Exercise prompt. Pull out the lines from the line containing "Break this object" through the line containing "List this object's", both lines included, and copy them exactly.

>> begin Dataset records

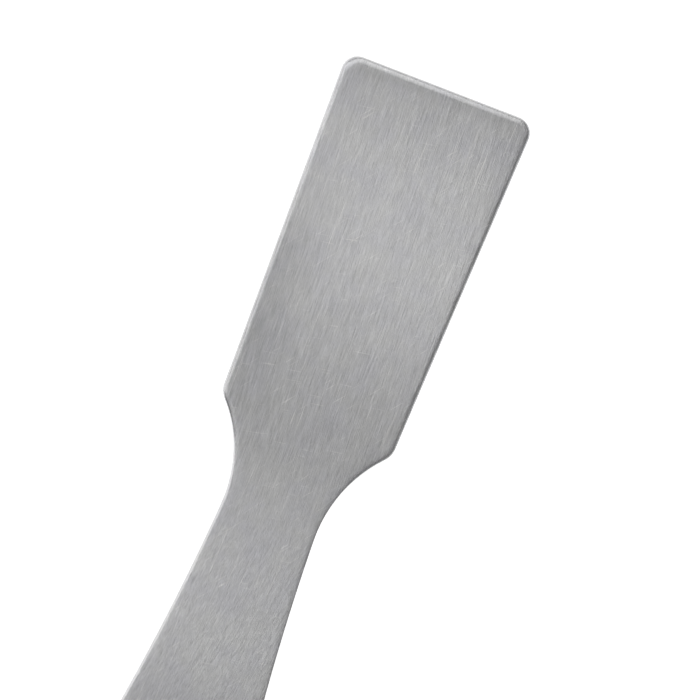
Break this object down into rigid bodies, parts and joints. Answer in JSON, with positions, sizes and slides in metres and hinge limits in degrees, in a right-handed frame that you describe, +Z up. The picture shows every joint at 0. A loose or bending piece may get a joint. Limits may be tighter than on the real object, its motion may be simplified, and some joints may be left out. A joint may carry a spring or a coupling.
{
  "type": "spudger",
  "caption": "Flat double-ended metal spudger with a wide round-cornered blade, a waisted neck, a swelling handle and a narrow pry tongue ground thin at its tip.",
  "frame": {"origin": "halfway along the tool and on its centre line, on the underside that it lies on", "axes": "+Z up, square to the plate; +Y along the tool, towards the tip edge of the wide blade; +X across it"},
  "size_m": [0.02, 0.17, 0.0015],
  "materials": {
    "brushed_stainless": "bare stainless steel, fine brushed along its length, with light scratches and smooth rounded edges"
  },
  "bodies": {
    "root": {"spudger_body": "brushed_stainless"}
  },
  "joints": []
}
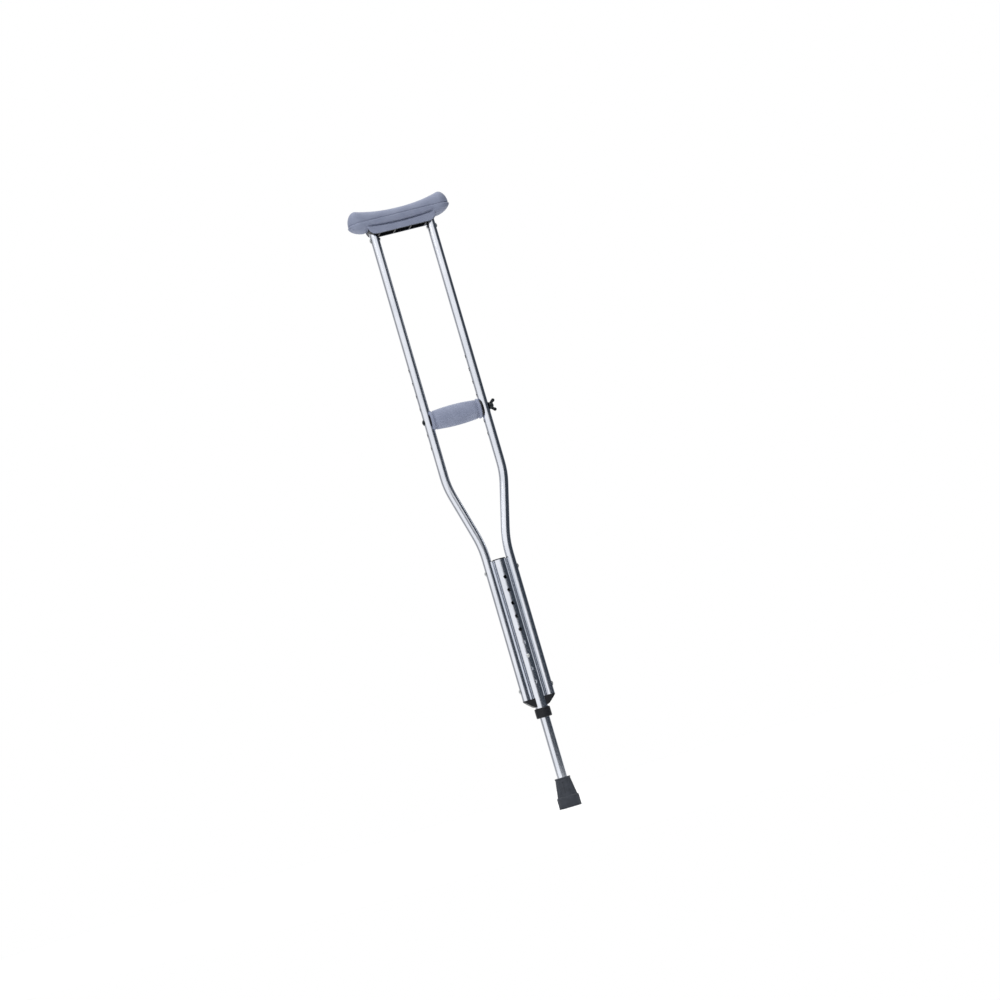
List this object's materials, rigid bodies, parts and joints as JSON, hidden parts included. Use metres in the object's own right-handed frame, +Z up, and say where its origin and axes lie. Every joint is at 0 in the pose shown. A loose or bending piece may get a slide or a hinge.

>> end Dataset records
>> begin Dataset records

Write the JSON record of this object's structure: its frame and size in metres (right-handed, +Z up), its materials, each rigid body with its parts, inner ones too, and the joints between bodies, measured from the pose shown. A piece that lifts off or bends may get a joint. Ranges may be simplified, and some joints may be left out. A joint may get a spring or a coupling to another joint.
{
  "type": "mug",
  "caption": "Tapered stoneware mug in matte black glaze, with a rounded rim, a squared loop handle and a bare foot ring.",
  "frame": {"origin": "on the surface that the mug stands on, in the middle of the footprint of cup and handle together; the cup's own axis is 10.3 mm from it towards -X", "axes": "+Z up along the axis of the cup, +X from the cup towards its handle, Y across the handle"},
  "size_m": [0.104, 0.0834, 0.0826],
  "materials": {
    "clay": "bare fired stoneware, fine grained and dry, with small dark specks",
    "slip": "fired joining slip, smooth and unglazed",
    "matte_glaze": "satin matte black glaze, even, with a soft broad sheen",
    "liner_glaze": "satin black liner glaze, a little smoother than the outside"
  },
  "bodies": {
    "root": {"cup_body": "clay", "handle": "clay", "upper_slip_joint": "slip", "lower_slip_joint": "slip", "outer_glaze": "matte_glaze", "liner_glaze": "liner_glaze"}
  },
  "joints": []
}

>> end Dataset records

Answer to the exercise.
Break this object down into rigid bodies, parts and joints. Answer in JSON, with positions, sizes and slides in metres and hinge limits in degrees, in a right-handed frame that you describe, +Z up. The picture shows every joint at 0. A loose or bending piece may get a joint. Limits may be tighter than on the real object, its motion may be simplified, and some joints may be left out. A joint may carry a spring or a coupling.
{
  "type": "spudger",
  "caption": "Flat double-ended metal spudger with a wide round-cornered blade, a waisted neck, a swelling handle and a narrow pry tongue ground thin at its tip.",
  "frame": {"origin": "halfway along the tool and on its centre line, on the underside that it lies on", "axes": "+Z up, square to the plate; +Y along the tool, towards the tip edge of the wide blade; +X across it"},
  "size_m": [0.02, 0.17, 0.0015],
  "materials": {
    "brushed_stainless": "bare stainless steel, fine brushed along its length, with light scratches and smooth rounded edges"
  },
  "bodies": {
    "root": {"spudger_body": "brushed_stainless"}
  },
  "joints": []
}
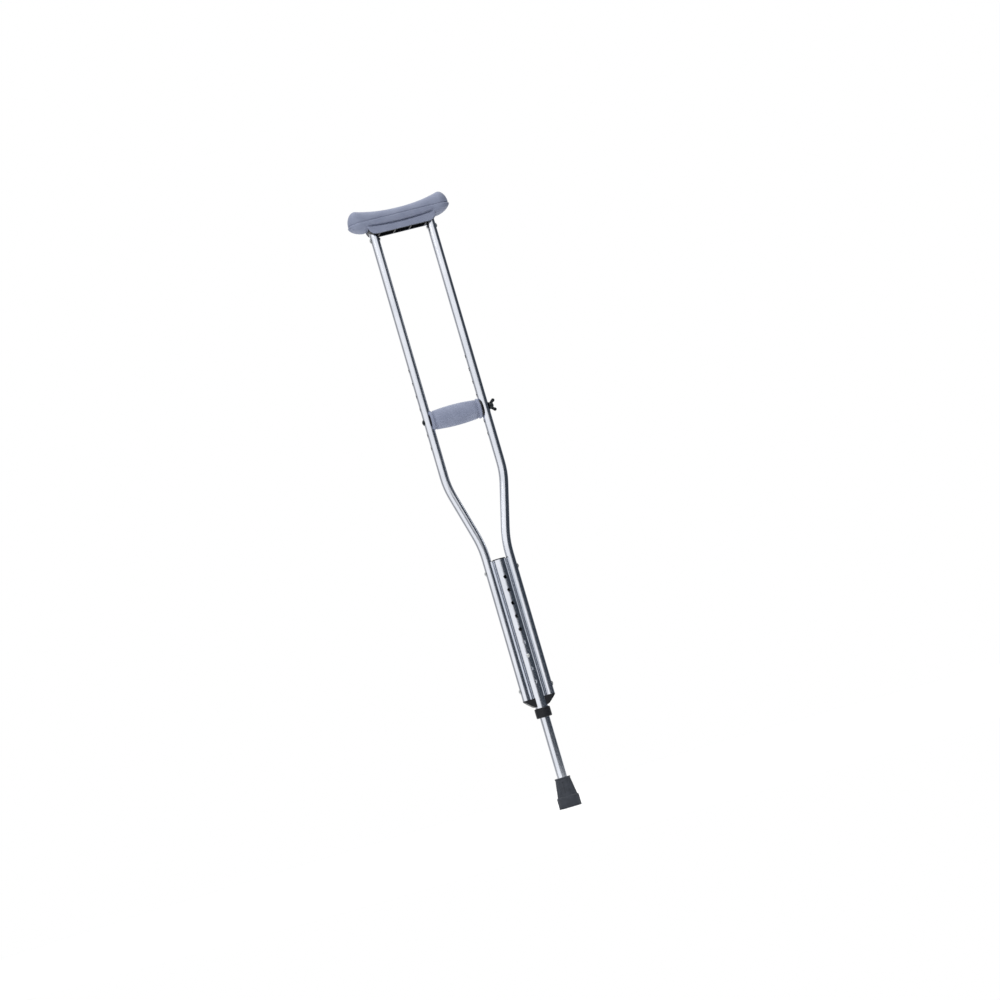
List this object's materials, rigid bodies, parts and joints as JSON, hidden parts included. Use metres in the object's own right-handed frame, +Z up, and say where its origin and axes lie. Every joint is at 0 in the pose shown. A loose or bending piece may get a slide or a hinge.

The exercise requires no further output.